Coming to Mubende in 2009, “I always cursed myself, feeling hopeless but when I met comrades with worse disabilities I forgot mine; I felt for them,” he told me after training at Makerere University Grounds.

He seized opportunities: joining sports, playing some soccer with nondisabled villagers and his favourite—running. He also joined Army Secondary School nearby.

Tried by the National Paralympics Committee in 2015, Mubajje qualified for the All-Africa Games in Brazzaville but was dropped for lack of funds.

This year, dedicating more time to the track, the sprinter missed registering for the A’ Level exams, qualified for the T47 100m in the World Para Athletics Championships but again with co-trainee Al-Bashir Bwaga, missed the London trip for inadequate funds.

Twice bitten, he is unsure about the 2018 Commonwealth Games, but he won’t shy.

“That’s exactly what keeps me going, training with almost nothing. One day someone will be touched and give me the support I need,” he hopes. Having switched dreams from the front to the track, the Lance Corporal believes an international medal (like the gold David Emong won in London) can elevate his rank. That’s finding motivation in despair.

The gaps

As Lt Opoka and others played badminton on the uncovered court, they always complained of upepo—the disruptive wind that swung the ball into unintended directions.

Opoka, the badminton and table tennis coach-player, is most concerned: “These are indoor games, but outside, it’s hard under the winds.”
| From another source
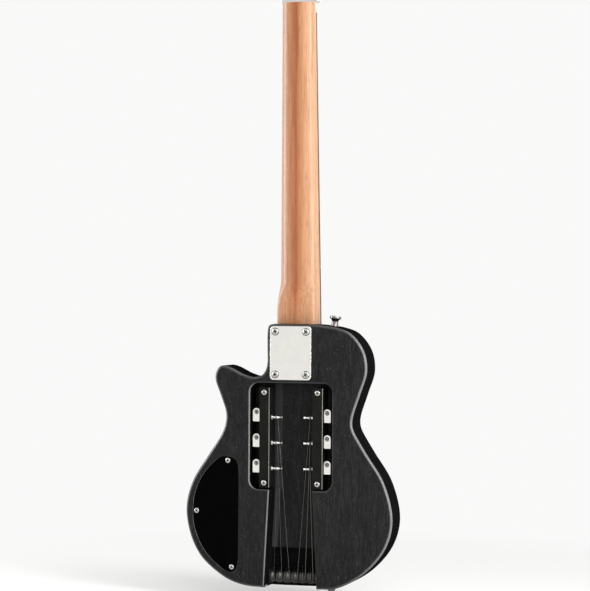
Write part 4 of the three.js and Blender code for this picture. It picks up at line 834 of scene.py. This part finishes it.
# ---- screws
def screws(name, places, out, sizes, material, node=None, matrix=None):
    """Round-headed screws whose heads look out, with a cross cut into each.

    Without a matrix the crosses get dark floors, as painted shade. With one, the screws are moved
    by it.
    """
    head_r, head_h, shank_r, length, depth = sizes
    u = out.cross(UP if abs(out.z) < .9 else vec(1, 0, 0)).normalized()
    v = out.cross(u)
    dome = [(head_r * cos(a * .93), head_h * (.35 + .65 * sin(a)))
            for a in (k / 6 * pi / 2 for k in range(1, 7))]
    heads = Shape()
    for place in places:
        random.uniform(0, pi)  # not used, but the turns drawn below follow from it
        heads.skin([[place + (u * cos(a) + v * sin(a)) * r + out * h for a in turns(28)]
                    for r, h in [(shank_r, -length), (shank_r, 0), (head_r, 0)] + dome])
    low, w, t = head_h - depth, head_r * .62, head_r * .15
    crosses, shade_floors = [], Shape()
    look = out.to_track_quat("Z", "Y").to_matrix().to_4x4()
    for place in places:
        turn = random.uniform(.2, 1.4)
        for k in range(2):
            at = Matrix.Translation(place) @ (look @ Matrix.Rotation(turn + k * pi / 2, 4, "Z"))
            crosses.append(Shape().box((-w, w), (-t, t), (low, head_h + 1), matrix=at))
            # Painted shade: a dark floor in each cross
            shade_floors.box((-w * .98, w * .98), (-t * .95, t * .95), (low - .05, low + depth * .3),
                       matrix=at)
    piece(name, heads, material, node, sharp=40, cuts=crosses, matrix=matrix)
    if matrix is None:
        piece(name + "_recess", shade_floors, M_RECESS_SHADE)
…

But lack of equipment is urgent. Near Afande Deo’s office is a store keeping wheelchairs for racing and basketball; throwing chairs for javelin and discus, basketballs, soccer balls, rackets, etc. Sadly, most are obsolete.

Lt Anthony Opoka plays badminton and tennis

Lt Anthony Opoka plays badminton and tennis despite his fractured arm due to a bomb. BY ABDUL-NASSER SSEMUGABI

“We really need more equipment,” Afande Deo said, adding jokingly “If you have a billionaire tell him we will be grateful for his donation.” Opoka is also worried that since the national coaches chose him to coach his colleagues in 2014, they never returned to give him more training technics.

And ask all the players, ‘is that all?’ They will respond: “We need more tournaments, more exposure.”

Chief knows. But he says “we can only cut our coat according to our cloth.”

But there’s commitment to sustainability: Chief promises to fix the dilapidated basketball court in two months, the volleyball court and the football pitch in a year.

It’s not all-sport, though. There’s a tailoring workshop, carpentry and the soldiers’ gardens covering the hills.

Rembe’s beans and maize on two acres supply food for his two families (one in Yumbe). And he sells the 10 sacks to supplement his salary.

Elsewhere, a prosthetic leg costs about Shs5m. Those made in the MRC orthopaedic workshop here are free for these national heroes.

Shortly before 2pm, Rembe and others met Chief, who would officially tell them there were no funds for the annual Sports Gala in Gulu. It was disheartening but not disfiguring like those bombs and bullets that prematurely and permanently retired them from combat.

Actually, in Chief’s view, missing a tournament is like losing a match. You hope for another day.

Walking out, 24 minutes to Mubende town, I inwardly told the lonely basketball court: “Don’t worry, Chief is gonna sort you soon.”